Стихотворение «Элегия» Пушкина написана в привычном для автора дистихе с пятистопным ямбом по мотивам римского элегического двустрофного стиха, только в видоизмененной форме, свойственной больше русской поэзии. То есть, сама суть произведение осталась – философско-меланхолическое настроение, но гекзаметр-пентаметр построены не по древнеримским канонам изложения. Поэтому оно звучит мелодичнее, что свойственно манере написания Пушкина.
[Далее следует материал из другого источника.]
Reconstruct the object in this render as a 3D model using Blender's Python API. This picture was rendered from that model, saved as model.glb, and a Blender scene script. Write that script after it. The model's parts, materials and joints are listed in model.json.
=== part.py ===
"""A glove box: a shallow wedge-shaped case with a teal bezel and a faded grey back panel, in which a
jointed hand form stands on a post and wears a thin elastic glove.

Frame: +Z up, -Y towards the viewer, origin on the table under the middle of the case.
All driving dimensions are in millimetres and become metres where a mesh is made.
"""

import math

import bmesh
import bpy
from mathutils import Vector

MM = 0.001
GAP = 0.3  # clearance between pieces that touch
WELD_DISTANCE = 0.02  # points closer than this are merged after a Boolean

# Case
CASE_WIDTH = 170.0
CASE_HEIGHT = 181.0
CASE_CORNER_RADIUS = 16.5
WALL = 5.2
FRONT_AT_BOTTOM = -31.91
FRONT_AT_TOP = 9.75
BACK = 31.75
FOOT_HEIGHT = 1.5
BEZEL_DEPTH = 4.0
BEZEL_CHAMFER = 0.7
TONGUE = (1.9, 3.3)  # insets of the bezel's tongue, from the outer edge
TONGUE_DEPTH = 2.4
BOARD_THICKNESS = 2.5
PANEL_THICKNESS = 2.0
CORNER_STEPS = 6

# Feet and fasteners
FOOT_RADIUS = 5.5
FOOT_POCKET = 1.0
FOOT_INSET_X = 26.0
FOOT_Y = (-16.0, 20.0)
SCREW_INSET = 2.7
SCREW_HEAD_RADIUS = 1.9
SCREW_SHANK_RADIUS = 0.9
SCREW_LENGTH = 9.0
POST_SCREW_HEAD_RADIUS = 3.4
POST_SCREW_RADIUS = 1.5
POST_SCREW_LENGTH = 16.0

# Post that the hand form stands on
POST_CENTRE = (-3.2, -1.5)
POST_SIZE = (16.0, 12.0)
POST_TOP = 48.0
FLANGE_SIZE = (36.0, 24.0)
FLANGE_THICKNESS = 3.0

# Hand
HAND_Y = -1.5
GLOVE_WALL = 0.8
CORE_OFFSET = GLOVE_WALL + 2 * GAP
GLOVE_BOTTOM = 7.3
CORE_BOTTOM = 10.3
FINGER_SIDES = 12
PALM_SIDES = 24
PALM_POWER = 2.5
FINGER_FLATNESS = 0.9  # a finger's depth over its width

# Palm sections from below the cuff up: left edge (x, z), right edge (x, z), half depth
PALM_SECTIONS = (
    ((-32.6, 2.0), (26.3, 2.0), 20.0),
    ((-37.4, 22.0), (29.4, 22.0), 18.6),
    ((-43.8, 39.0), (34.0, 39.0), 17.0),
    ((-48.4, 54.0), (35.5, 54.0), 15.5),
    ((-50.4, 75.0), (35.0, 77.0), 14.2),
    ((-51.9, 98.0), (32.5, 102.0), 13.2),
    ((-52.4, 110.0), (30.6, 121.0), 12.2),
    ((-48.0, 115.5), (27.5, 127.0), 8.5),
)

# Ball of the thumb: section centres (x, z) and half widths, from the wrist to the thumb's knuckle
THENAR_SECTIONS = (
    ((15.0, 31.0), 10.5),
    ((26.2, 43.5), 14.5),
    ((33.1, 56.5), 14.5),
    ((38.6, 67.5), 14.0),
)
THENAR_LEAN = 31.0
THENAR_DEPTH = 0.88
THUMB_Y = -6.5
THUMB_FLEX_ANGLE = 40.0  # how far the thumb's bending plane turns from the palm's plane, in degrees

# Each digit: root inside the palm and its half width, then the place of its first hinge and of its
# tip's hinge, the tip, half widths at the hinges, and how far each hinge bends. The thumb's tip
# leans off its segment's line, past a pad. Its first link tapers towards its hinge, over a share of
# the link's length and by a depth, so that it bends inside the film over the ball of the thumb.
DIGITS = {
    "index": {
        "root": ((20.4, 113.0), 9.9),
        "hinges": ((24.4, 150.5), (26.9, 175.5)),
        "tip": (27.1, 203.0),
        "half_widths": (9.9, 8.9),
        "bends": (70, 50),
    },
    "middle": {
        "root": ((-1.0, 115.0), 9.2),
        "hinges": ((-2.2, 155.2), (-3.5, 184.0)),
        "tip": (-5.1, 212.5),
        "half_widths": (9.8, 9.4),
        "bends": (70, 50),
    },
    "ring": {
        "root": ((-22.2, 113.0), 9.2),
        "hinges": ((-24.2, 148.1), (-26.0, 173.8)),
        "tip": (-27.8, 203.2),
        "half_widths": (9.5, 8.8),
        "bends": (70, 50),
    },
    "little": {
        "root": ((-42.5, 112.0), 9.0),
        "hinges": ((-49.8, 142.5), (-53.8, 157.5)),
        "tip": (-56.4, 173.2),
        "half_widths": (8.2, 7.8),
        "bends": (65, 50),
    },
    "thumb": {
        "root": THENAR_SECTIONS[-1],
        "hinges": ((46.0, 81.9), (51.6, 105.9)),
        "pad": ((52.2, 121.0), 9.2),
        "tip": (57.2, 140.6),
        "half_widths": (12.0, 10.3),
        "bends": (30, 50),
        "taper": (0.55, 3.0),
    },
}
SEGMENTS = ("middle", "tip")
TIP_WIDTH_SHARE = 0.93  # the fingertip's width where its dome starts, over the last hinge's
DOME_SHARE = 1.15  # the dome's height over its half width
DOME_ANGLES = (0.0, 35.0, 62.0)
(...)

Как и в классической элегии, в произведении Александра Сергеевича есть контраст между первой и второй строфой. В первой слышится уныние, неуемная тоска и обреченность, но во втором уже проскакивают возрождающие позитивные нотки. Если вначале Пушкин жалеет об ушедших днях, жалуется на свою тяжелую жизнь и пророчит нелегкое и горестное будущее:
«..Мой путь уныл. Сулит мне труд и горе
Грядущего волнуемое море»,
То уже в следующей строфе заметен резкий поворот – жажда жизни и надежда на будущие счастливые моменты, которые утешат его. Здесь он раскрывает парадокс творческой личности:
«Я жить хочу, чтоб мыслить и страдать…».
Как нелегок бы был путь поэта, но в этом он находит вдохновение для своего творчества. В тот сложный для Пушкина, но плодотворный «болдиновский» период, в нем еще есть силы и надежда, а также грезы о любви (вероятнее всего мысли о своей невесте Наташе Гончаровой), которая согреет его последние года жизни:
«…И может быть — на мой закат печальный
Блеснет любовь улыбкою прощальной».
В древнегреческой и римской элегии ударения слов не являлись частью ритма стиха, также как не встречалось пятистопного ямба. Но, несмотря на эти отличия, произведение Пушкина «Элегия» можно назвать классическим примером элегического стихотворения, но уже русской литературы, красивым и печальным.